The policy clearly indicates that China is a primary target, as Chinese companies had captured nearly 20% of Mexico’s automobile market by 2025.

Mexico Government’s Stand

Mexico’s finance and industry ministries have described the move as being in the “national interest”. The government says the step will shield domestic industries, protect jobs and boost local production.

According to the finance ministry, this policy is expected to generate 52 billion pesos (approximately USD 2.8 billion) in additional revenue for the government in 2026 — an amount that will help reduce Mexico’s fiscal deficit.
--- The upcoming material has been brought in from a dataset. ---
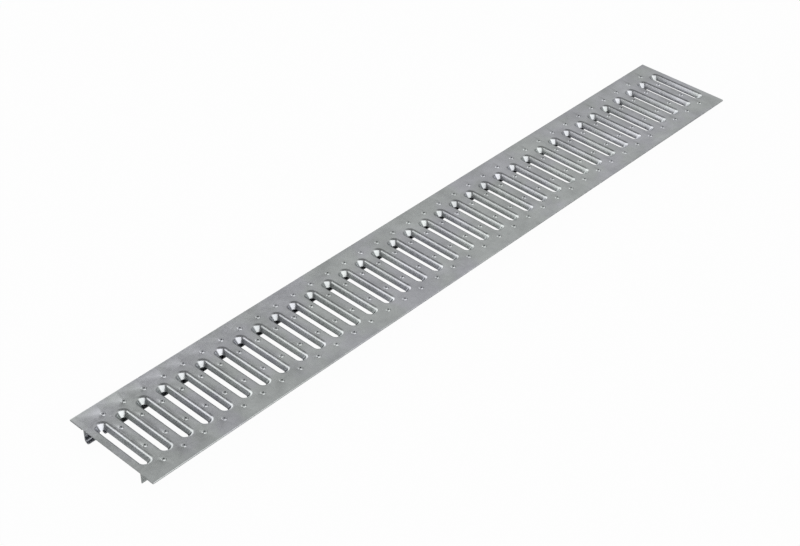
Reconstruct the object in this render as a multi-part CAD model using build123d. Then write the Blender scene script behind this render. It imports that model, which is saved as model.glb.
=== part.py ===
from build123d import *

import os
from math import atan2, cos, degrees, pi, radians, sin, tan

# Channel drain grate: one galvanised sheet, pierced, drawn and folded.
# The origin is under the middle of the grate, level with the leg curls it stands on.
# X runs along the grate, Y across it, and Z is up.

# Sheet and overall size, in millimetres
length = 1000.0
width = 136.0
height = 20.0  # from the leg curls to the flat of the top, nubs left out
sheet = 1.2

# Folded long edges
hem_gap = 0.2  # left inside the pressed hem
ledge = 21.0  # strip outside each leg, which rests on the channel
leg_bend = 1.0  # radius inside the bend at the top of each leg
curl_radius = 4.0  # outside of the curl at the foot of each leg
leg_setback = 1.0  # legs stop short of the ends of the top

# Relief cut in the curls beside the ends
relief_start = 13.0  # from the end of the top, where a tab of curl is kept
relief_end = 23.5  # from the end of the top
relief_clearance = 1.0  # how far the cutter stands past the curl

# Drawn slots across the grate
slot_pitch = 27.7
slot_width = 19.0  # across the start of the rolled edge
slot_end_land = 15.0  # least distance from the end of the top to a slot's centre line
slot_leg_gap = 1.8  # from a leg's inner face to the start of the rolled edge
roll_radius = 4.0
collar_slope = 25.0  # degrees that the collar leans in from upright
collar_depth = 7.3  # from the top to the collar's inner lower edge
roll_flats = 2  # flats that make the roll on top
end_flats = 6  # flats that make each round end, few because 36 slots repeat them

# Pierced nubs, four to each bar between two slots
nub_inner_row = 19.2  # from the centre line
nub_outer_row = 19.0  # from the long edge
nub_base = 6.0  # across the foot
nub_rim = 3.0  # across the raised rim
nub_height = 0.9
nub_sides = 5

# Places that follow from the sizes
half_width = width / 2
hem_radius = sheet + hem_gap / 2
leg_face = half_width - ledge
flange_top = height - sheet - hem_gap
flange_bottom = flange_top - sheet
slot_half = slot_width / 2
slot_reach = leg_face - sheet - slot_leg_gap - slot_half  # centre line to the centre of a round end
slot_count = int((length - 2 * slot_end_land) / slot_pitch) + 1
slot_places = [(i - (slot_count - 1) / 2) * slot_pitch for i in range(slot_count)]
bar_places = [x + slot_pitch / 2 for x in slot_places[:-1]]


def half_skin():
    """Outer skin of the sheet from the middle of the top round to the tip of one curl."""
    top = Line((0, height), (half_width - hem_radius, height))
    hem = JernArc(top @ 1, top % 1, hem_radius, -180)
    flange = Line(hem @ 1, (leg_face + leg_bend, flange_bottom))
    bend = JernArc(flange @ 1, flange % 1, leg_bend, 90)
    leg = Line(bend @ 1, (leg_face, curl_radius))
    curl = JernArc(leg @ 1, leg % 1, curl_radius, -180)
    return [top, hem, flange, bend, leg, curl]


def folded_sheet():
    """Top, hems, legs and curls as one bent sheet, before it is slotted."""
    skin = Wire(half_skin())
    half = make_face(skin.offset_2d(-sheet, side=Side.RIGHT))
    section = Plane.YZ * (half + half.mirror(Plane.YZ))
    folded = extrude(section, amount=length / 2, both=True)
    return folded - leg_end_cutters() - relief_cutters()


def leg_end_cutters():
    """Blocks that shorten the legs below the top at both ends."""
    cut_width = 2 * (leg_face + leg_bend)
    cut_top = flange_top + hem_gap / 2
    block = Box(2 * leg_setback, cut_width, 2 * cut_top)
    return [Pos(side * length / 2, 0, 0) * block for side in (-1, 1)]


def relief_cutters():
    """Blocks that take the curl off: behind a tab on one leg, and up to the end on the other."""
    cutters = []
    for end in (-1, 1):
        for side, start in ((-end, relief_start), (end, -relief_clearance)):
            cut_length = relief_end - start
            block = Box(cut_length, 2 * curl_radius + 2 * relief_clearance, 2 * curl_radius)
            x = end * (length / 2 - start - cut_length / 2)
            cutters.append(Pos(x, side * (leg_face - curl_radius), 0) * block)
    return cutters


def slot_outline(half_across):
    """Points of a slot's outline with flats for its round ends, from the end at +Y round to the start."""
    turns = [pi * i / end_flats for i in range(end_flats + 1)]
    far = [(half_across * cos(a), slot_reach + half_across * sin(a)) for a in turns]
    near = [(-x, -y) for x, y in far]
    return far + near


def collar_section():
    """Rolled edge and sloping collar in the XZ plane, at the side of a slot."""
    lean = radians(collar_slope)
    turn = pi / 2 - lean
    turns = [turn * i / roll_flats for i in range(roll_flats + 1)]
    roll = [(slot_half - roll_radius * sin(a), height - roll_radius * (1 - cos(a))) for a in turns]
    drop = roll[-1][1] - (height - collar_depth)
    lip = (roll[-1][0] - drop * tan(lean), height - collar_depth)
    under_lip = (lip[0] + sheet * cos(lean), lip[1] - sheet * sin(lean))
    under_roll = (roll[-1][0] + sheet * cos(lean), roll[-1][1] - sheet * sin(lean))
    root = (slot_half, height - sheet)
    return Plane.XZ * make_face(Polyline(*roll, lip, under_lip, under_roll, root, close=True))


def collar():
    """One slot's drawn collar, swept round the slot's outline."""
    rim = [(slot_half, 0), *slot_outline(slot_half), (slot_half, 0)]
    return sweep(collar_section(), path=Polyline(*rim), transition=Transition.RIGHT)


def nub():
    """Raised rim round a pointed pit, standing on the top."""
    step_in = (nub_base - nub_rim) / 2 * cos(pi / nub_sides)
    foot = RegularPolygon(nub_base / 2, nub_sides)
    cone = extrude(foot, amount=nub_height, taper=degrees(atan2(step_in, nub_height)))
    rim = Pos(0, 0, nub_height) * RegularPolygon(nub_rim / 2, nub_sides)
    return cone - loft([Vertex(0, 0, 0), rim.face()], ruled=True)


def grate():
    """The finished grate as one solid."""
    hole = extrude(make_face(Polyline(*slot_outline(slot_half), close=True)), amount=sheet)
    slots = [Pos(x, 0, height - sheet) * hole for x in slot_places]
    one_collar = collar()
    collars = [Pos(x, 0, 0) * one_collar for x in slot_places]
    one_nub = Pos(0, 0, height) * nub()
    rows = [side * y for side in (-1, 1) for y in (nub_inner_row, half_width - nub_outer_row)]
    nubs = [Pos(x, y, 0) * one_nub for x in bar_places for y in rows]
    return (folded_sheet() - slots).fuse(*collars, *nubs)


if __name__ == "__main__":
    os.makedirs("parts", exist_ok=True)
    export_step(grate(), "parts/grate.step")
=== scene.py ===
from math import cos, pi, radians, sin, tan

import bmesh
import bpy
from mathutils import Matrix, Quaternion, Vector
from mathutils.kdtree import KDTree


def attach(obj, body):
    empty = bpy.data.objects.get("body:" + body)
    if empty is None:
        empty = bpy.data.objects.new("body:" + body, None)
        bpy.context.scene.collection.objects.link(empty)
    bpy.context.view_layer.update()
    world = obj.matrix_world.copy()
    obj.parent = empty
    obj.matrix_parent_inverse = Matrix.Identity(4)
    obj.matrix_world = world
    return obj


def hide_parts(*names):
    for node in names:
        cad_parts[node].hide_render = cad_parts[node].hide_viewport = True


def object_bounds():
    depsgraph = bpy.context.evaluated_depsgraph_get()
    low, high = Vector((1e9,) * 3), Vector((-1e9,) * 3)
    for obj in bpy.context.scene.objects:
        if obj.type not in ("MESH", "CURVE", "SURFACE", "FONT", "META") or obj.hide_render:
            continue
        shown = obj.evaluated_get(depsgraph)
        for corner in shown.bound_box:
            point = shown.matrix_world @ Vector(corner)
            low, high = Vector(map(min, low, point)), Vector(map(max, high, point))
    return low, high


# Channel drain grate: the folded and slotted sheet in fine form, its galvanised finish,
# the camera, the floor and the light. Lengths are in metres and angles in degrees.

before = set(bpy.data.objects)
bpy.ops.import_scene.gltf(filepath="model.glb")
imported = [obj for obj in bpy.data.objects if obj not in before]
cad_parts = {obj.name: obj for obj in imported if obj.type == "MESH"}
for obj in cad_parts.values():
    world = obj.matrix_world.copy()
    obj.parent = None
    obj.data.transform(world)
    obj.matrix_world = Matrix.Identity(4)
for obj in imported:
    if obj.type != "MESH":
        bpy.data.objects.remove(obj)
cadLow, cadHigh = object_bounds()
print("frame loaded:", sorted(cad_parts))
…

This decision also comes at a time when preparations are underway for the 2026 review of the USMCA (US-Mexico-Canada Agreement). Several analysts see this as an attempt to maintain smooth relations with the United States, especially the Trump administration, and avoid any strict trade measures during the review.

Wave of Criticism

While automobile groups and local manufacturers have supported the move, several industrial associations and retail bodies have warned of rising inflation and supply chain disruptions.

The president of the Mexican Business Council for Trade said,

“High tariffs will increase local production costs, directly affecting consumers. This policy could raise inflation in the long run.”

Opposition lawmakers have accused the government of acting under US pressure, arguing that the decision could weaken Mexico’s image as an independent supporter of open global trade.

India to Face the Most Serious Impact

For India, this decision is being viewed as a major economic setback. Mexico is among the key Latin American markets where Indian automobile companies have strong export numbers. Firms such as Tata Motors, Bajaj Auto and Mahindra have maintained a steady presence in Mexico for years.

With duties rising to 50%, the competitiveness of Indian vehicles and auto parts may decline. Exports of textiles, steel and plastic goods may also be affected.

Interestingly, the decision comes shortly after the United States accused India of rice dumping, making analysts describe this as India’s “second major shock” in a short span.

While the Indian government has not yet issued an official response, it is expected that the matter will surface in upcoming India–Mexico trade discussions.

China’s Strong Objection

China has sharply criticised the move, calling it an “unfair step that disrupts the global supply chain.” According to China’s Ministry of Commerce, Mexico’s decision goes against the spirit of World Trade Organization (WTO) rules.

In response, Mexico clarified that the step has been taken to protect domestic production, not to target any particular country, though analysts say it could significantly affect China-Mexico trade.

Analysis: Is a New Phase of Tariff Conflict Beginning?

Economic analysts say the move reflects a domino effect of Trump-era tariff strategies. They believe that just as the U.S. triggered trade tensions by imposing duties on China, Mexico too has now taken a similar path to safeguard its economic interests.

Professor Jorge Morales of the University of Los Angeles stated,

“This is not just an economic measure; it signals that global trade has entered a fresh era of protectionism. Other Latin American countries may soon adopt similar tariff policies.”

What Changes From 2026

With the bill now signed into law, the effects of the Mexico Import Duty will become visible early in 2026:

  • Imported vehicles and electronics will become more expensive.
  • Local industries are expected to see fresh investment and increased production.
  • Consumers will face higher prices.

As of 12 December 2025, no amendments have been made. This confirms that Mexico’s new tariff law will take effect on 1 January 2026, marking the beginning of a new chapter in global trade dynamics.